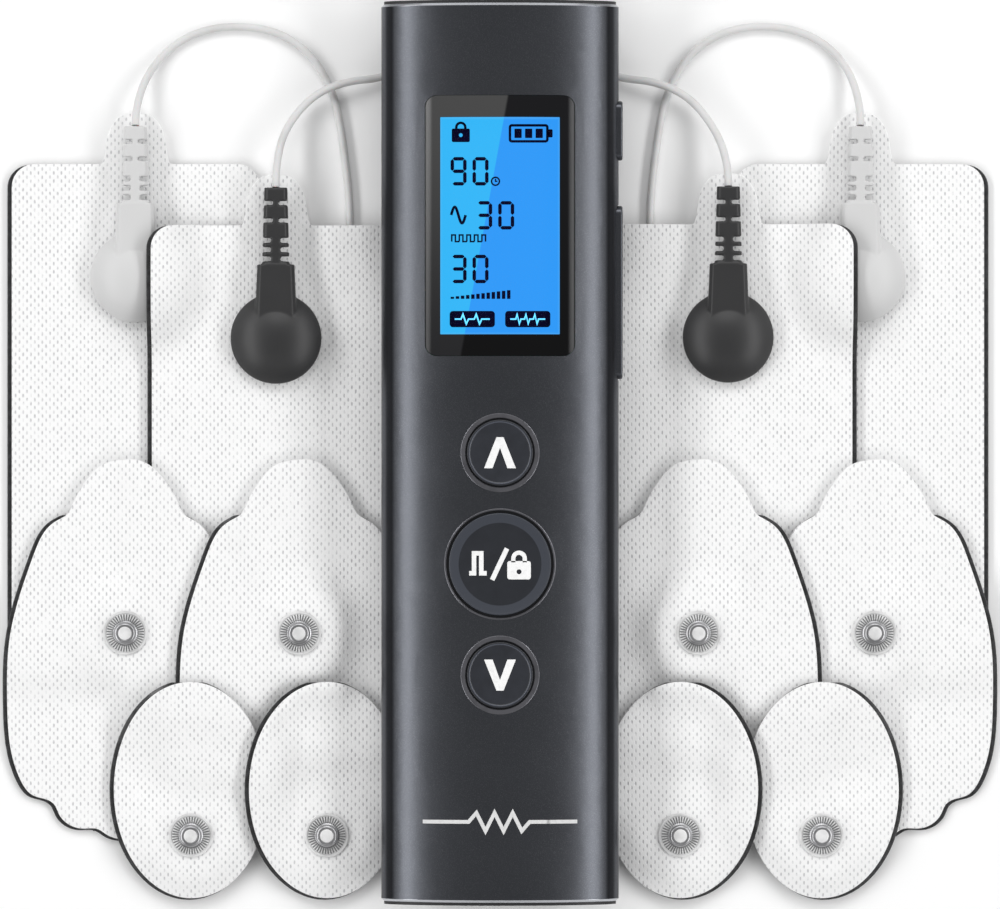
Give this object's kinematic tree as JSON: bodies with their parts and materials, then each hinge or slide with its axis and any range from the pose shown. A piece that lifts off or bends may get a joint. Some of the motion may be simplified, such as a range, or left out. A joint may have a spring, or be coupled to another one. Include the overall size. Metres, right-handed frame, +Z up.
{
  "type": "tens unit",
  "caption": "Handheld nerve stimulator with an oval metal case, backlit display and buttons, two split snap leads and a spread of adhesive electrode pads.",
  "frame": {"origin": "floor level under the middle of the controller", "axes": "+Z up from the surface the set lies on, +Y along the controller towards its display end, +X towards the side buttons"},
  "size_m": [0.1664, 0.1925, 0.0167],
  "materials": {
    "anodised_grey": "bead-blasted dark grey anodised",
    "cap_plastic": "satin moulded",
    "bezel_metal": "turned",
    "steel": "bright",
    "inner_plastic": "moulded",
    "board_green": "solder mask",
    "component_black": "moulded",
    "copper_winding": "enamelled winding",
    "battery_wrap": "foil pouch",
    "window_glass": "polished",
    "lcd_blue": "backlit",
    "diffuser_white": "frosted",
    "plug_metal": "nickel plated",
    "boot_white": "moulded satin",
    "lead_white": "soft satin jacket",
    "connector_white": "moulded satin",
    "connector_black": "moulded matte",
    "pad_nonwoven": "embossed nonwoven",
    "gel_carbon": "carbon film with clear gel",
    "stud_metal": "coined"
  },
  "bodies": {
    "root": {"back_butterfly_left_pad": "pad_nonwoven", "back_butterfly_right_pad": "pad_nonwoven", "back_large_left_pad": "pad_nonwoven", "back_large_right_pad": "pad_nonwoven", "back_oval_left_pad": "pad_nonwoven", "back_oval_right_pad": "pad_nonwoven", "backlight_plate": "diffuser_white", "battery_cell": "battery_wrap", "board_components": "component_black", "bottom_end_cap": "cap_plastic", "button_bezels": "bezel_metal", "button_guide": "inner_plastic", "buzzer": "component_black", "charging_port": "steel", "display_window": "window_glass", "end_cap_screws": "steel", "front_butterfly_left_pad": "pad_nonwoven", "front_butterfly_right_pad": "pad_nonwoven", "front_large_left_pad": "pad_nonwoven", "front_large_right_pad": "pad_nonwoven", "front_oval_left_pad": "pad_nonwoven", "front_oval_right_pad": "pad_nonwoven", "gel_layers": "gel_carbon", "housing_tube": "anodised_grey", "inner_carrier": "inner_plastic", "lcd_panel": "lcd_blue", "lead_jacks": "inner_plastic", "left_black_wire": "lead_white", "left_splitter": "boot_white", "left_trunk_coil": "lead_white", "left_trunk_lead": "lead_white", "left_white_wire": "lead_white", "main_board": "board_green", "pulse_transformers": "copper_winding", "right_black_wire": "lead_white", "right_splitter": "boot_white", "right_trunk_coil": "lead_white", "right_trunk_lead": "lead_white", "right_white_wire": "lead_white", "rocker_pin": "steel", "snap_studs": "stud_metal", "tact_switches": "component_black", "top_end_cap": "cap_plastic"},
    "up_key": {"up_button": "anodised_grey"},
    "lock_key": {"lock_button": "anodised_grey"},
    "down_key": {"down_button": "anodised_grey"},
    "power_key": {"power_button": "anodised_grey"},
    "mode_key": {"mode_rocker": "anodised_grey"},
    "left_plug": {"left_plug_pin": "plug_metal", "left_plug_boot": "boot_white"},
    "right_plug": {"right_plug_pin": "plug_metal", "right_plug_boot": "boot_white"},
    "left_black_head": {"left_black_connector": "connector_black", "left_black_socket": "plug_metal"},
    "right_black_head": {"right_black_connector": "connector_black", "right_black_socket": "plug_metal"},
    "left_white_head": {"left_white_connector": "connector_white", "left_white_socket": "plug_metal"},
    "right_white_head": {"right_white_connector": "connector_white", "right_white_socket": "plug_metal"}
  },
  "joints": [
    {"name": "up_press", "type": "slide", "parent": "root", "child": "up_key", "axis": [0, 0, -1], "range_m": [0, 0.0004], "stiffness_N_per_m": 400, "springref_m": -0.0005},
    {"name": "lock_press", "type": "slide", "parent": "root", "child": "lock_key", "axis": [0, 0, -1], "range_m": [0, 0.0004], "stiffness_N_per_m": 400, "springref_m": -0.0005},
    {"name": "down_press", "type": "slide", "parent": "root", "child": "down_key", "axis": [0, 0, -1], "range_m": [0, 0.0004], "stiffness_N_per_m": 400, "springref_m": -0.0005},
    {"name": "power_press", "type": "slide", "parent": "root", "child": "power_key", "axis": [-1, 0, 0], "range_m": [0, 0.0004], "stiffness_N_per_m": 400, "springref_m": -0.0005},
    {"name": "mode_rock", "type": "hinge", "parent": "root", "child": "mode_key", "pos_m": [0.0169, 0.02665, 0.00885], "axis": [0, 0, 1], "range_deg": [-2.5, 2.5], "stiffness_Nm_per_rad": 0.05},
    {"name": "left_unplug", "type": "slide", "parent": "root", "child": "left_plug", "axis": [0, 1, 0], "range_m": [0, 0.011], "deforming": ["left_trunk_lead"]},
    {"name": "right_unplug", "type": "slide", "parent": "root", "child": "right_plug", "axis": [0, 1, 0], "range_m": [0, 0.011], "deforming": ["right_trunk_lead"]},
    {"name": "left_black_swivel", "type": "hinge", "parent": "root", "child": "left_black_head", "pos_m": [-0.0374, 0.0191, 0], "axis": [0, 0, 1], "range_deg": [-15, 15], "deforming": ["left_black_wire"]},
    {"name": "right_black_swivel", "type": "hinge", "parent": "root", "child": "right_black_head", "pos_m": [0.0381, 0.0193, 0], "axis": [0, 0, 1], "range_deg": [-15, 15], "deforming": ["right_black_wire"]},
    {"name": "left_white_swivel", "type": "hinge", "parent": "root", "child": "left_white_head", "pos_m": [-0.0609, 0.0294, 0], "axis": [0, 0, 1], "range_deg": [0, 20], "deforming": ["left_white_wire"]},
    {"name": "right_white_swivel", "type": "hinge", "parent": "root", "child": "right_white_head", "pos_m": [0.0602, 0.0294, 0], "axis": [0, 0, 1], "range_deg": [-20, 0], "deforming": ["right_white_wire"]}
  ]
}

* [Directions for this task] Reproduce the full listing exactly.

* [Output for this task]
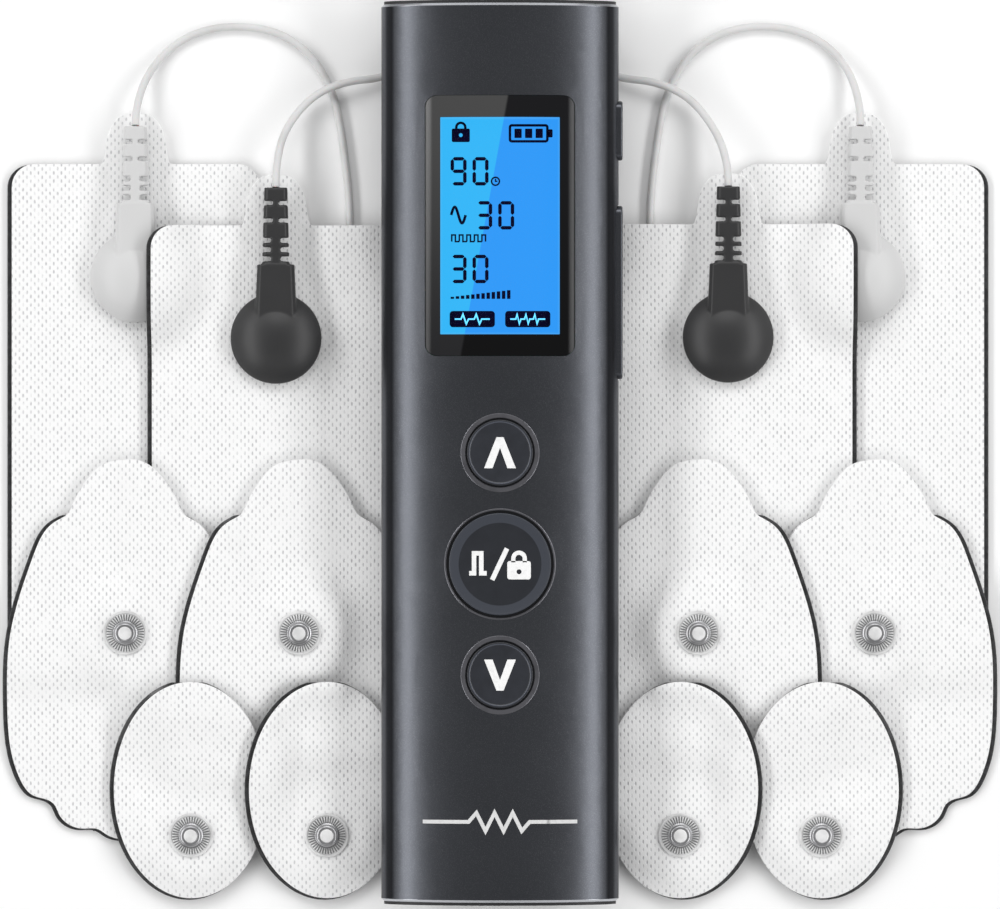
Give this object's kinematic tree as JSON: bodies with their parts and materials, then each hinge or slide with its axis and any range from the pose shown. A piece that lifts off or bends may get a joint. Some of the motion may be simplified, such as a range, or left out. A joint may have a spring, or be coupled to another one. Include the overall size. Metres, right-handed frame, +Z up.
{
  "type": "tens unit",
  "caption": "Handheld nerve stimulator with an oval metal case, backlit display and buttons, two split snap leads and a spread of adhesive electrode pads.",
  "frame": {"origin": "floor level under the middle of the controller", "axes": "+Z up from the surface the set lies on, +Y along the controller towards its display end, +X towards the side buttons"},
  "size_m": [0.1664, 0.1925, 0.0167],
  "materials": {
    "anodised_grey": "bead-blasted dark grey anodised",
    "cap_plastic": "satin moulded",
    "bezel_metal": "turned",
    "steel": "bright",
    "inner_plastic": "moulded",
    "board_green": "solder mask",
    "component_black": "moulded",
    "copper_winding": "enamelled winding",
    "battery_wrap": "foil pouch",
    "window_glass": "polished",
    "lcd_blue": "backlit",
    "diffuser_white": "frosted",
    "plug_metal": "nickel plated",
    "boot_white": "moulded satin",
    "lead_white": "soft satin jacket",
    "connector_white": "moulded satin",
    "connector_black": "moulded matte",
    "pad_nonwoven": "embossed nonwoven",
    "gel_carbon": "carbon film with clear gel",
    "stud_metal": "coined"
  },
  "bodies": {
    "root": {"back_butterfly_left_pad": "pad_nonwoven", "back_butterfly_right_pad": "pad_nonwoven", "back_large_left_pad": "pad_nonwoven", "back_large_right_pad": "pad_nonwoven", "back_oval_left_pad": "pad_nonwoven", "back_oval_right_pad": "pad_nonwoven", "backlight_plate": "diffuser_white", "battery_cell": "battery_wrap", "board_components": "component_black", "bottom_end_cap": "cap_plastic", "button_bezels": "bezel_metal", "button_guide": "inner_plastic", "buzzer": "component_black", "charging_port": "steel", "display_window": "window_glass", "end_cap_screws": "steel", "front_butterfly_left_pad": "pad_nonwoven", "front_butterfly_right_pad": "pad_nonwoven", "front_large_left_pad": "pad_nonwoven", "front_large_right_pad": "pad_nonwoven", "front_oval_left_pad": "pad_nonwoven", "front_oval_right_pad": "pad_nonwoven", "gel_layers": "gel_carbon", "housing_tube": "anodised_grey", "inner_carrier": "inner_plastic", "lcd_panel": "lcd_blue", "lead_jacks": "inner_plastic", "left_black_wire": "lead_white", "left_splitter": "boot_white", "left_trunk_coil": "lead_white", "left_trunk_lead": "lead_white", "left_white_wire": "lead_white", "main_board": "board_green", "pulse_transformers": "copper_winding", "right_black_wire": "lead_white", "right_splitter": "boot_white", "right_trunk_coil": "lead_white", "right_trunk_lead": "lead_white", "right_white_wire": "lead_white", "rocker_pin": "steel", "snap_studs": "stud_metal", "tact_switches": "component_black", "top_end_cap": "cap_plastic"},
    "up_key": {"up_button": "anodised_grey"},
    "lock_key": {"lock_button": "anodised_grey"},
    "down_key": {"down_button": "anodised_grey"},
    "power_key": {"power_button": "anodised_grey"},
    "mode_key": {"mode_rocker": "anodised_grey"},
    "left_plug": {"left_plug_pin": "plug_metal", "left_plug_boot": "boot_white"},
    "right_plug": {"right_plug_pin": "plug_metal", "right_plug_boot": "boot_white"},
    "left_black_head": {"left_black_connector": "connector_black", "left_black_socket": "plug_metal"},
    "right_black_head": {"right_black_connector": "connector_black", "right_black_socket": "plug_metal"},
    "left_white_head": {"left_white_connector": "connector_white", "left_white_socket": "plug_metal"},
    "right_white_head": {"right_white_connector": "connector_white", "right_white_socket": "plug_metal"}
  },
  "joints": [
    {"name": "up_press", "type": "slide", "parent": "root", "child": "up_key", "axis": [0, 0, -1], "range_m": [0, 0.0004], "stiffness_N_per_m": 400, "springref_m": -0.0005},
    {"name": "lock_press", "type": "slide", "parent": "root", "child": "lock_key", "axis": [0, 0, -1], "range_m": [0, 0.0004], "stiffness_N_per_m": 400, "springref_m": -0.0005},
    {"name": "down_press", "type": "slide", "parent": "root", "child": "down_key", "axis": [0, 0, -1], "range_m": [0, 0.0004], "stiffness_N_per_m": 400, "springref_m": -0.0005},
    {"name": "power_press", "type": "slide", "parent": "root", "child": "power_key", "axis": [-1, 0, 0], "range_m": [0, 0.0004], "stiffness_N_per_m": 400, "springref_m": -0.0005},
    {"name": "mode_rock", "type": "hinge", "parent": "root", "child": "mode_key", "pos_m": [0.0169, 0.02665, 0.00885], "axis": [0, 0, 1], "range_deg": [-2.5, 2.5], "stiffness_Nm_per_rad": 0.05},
    {"name": "left_unplug", "type": "slide", "parent": "root", "child": "left_plug", "axis": [0, 1, 0], "range_m": [0, 0.011], "deforming": ["left_trunk_lead"]},
    {"name": "right_unplug", "type": "slide", "parent": "root", "child": "right_plug", "axis": [0, 1, 0], "range_m": [0, 0.011], "deforming": ["right_trunk_lead"]},
    {"name": "left_black_swivel", "type": "hinge", "parent": "root", "child": "left_black_head", "pos_m": [-0.0374, 0.0191, 0], "axis": [0, 0, 1], "range_deg": [-15, 15], "deforming": ["left_black_wire"]},
    {"name": "right_black_swivel", "type": "hinge", "parent": "root", "child": "right_black_head", "pos_m": [0.0381, 0.0193, 0], "axis": [0, 0, 1], "range_deg": [-15, 15], "deforming": ["right_black_wire"]},
    {"name": "left_white_swivel", "type": "hinge", "parent": "root", "child": "left_white_head", "pos_m": [-0.0609, 0.0294, 0], "axis": [0, 0, 1], "range_deg": [0, 20], "deforming": ["left_white_wire"]},
    {"name": "right_white_swivel", "type": "hinge", "parent": "root", "child": "right_white_head", "pos_m": [0.0602, 0.0294, 0], "axis": [0, 0, 1], "range_deg": [-20, 0], "deforming": ["right_white_wire"]}
  ]
}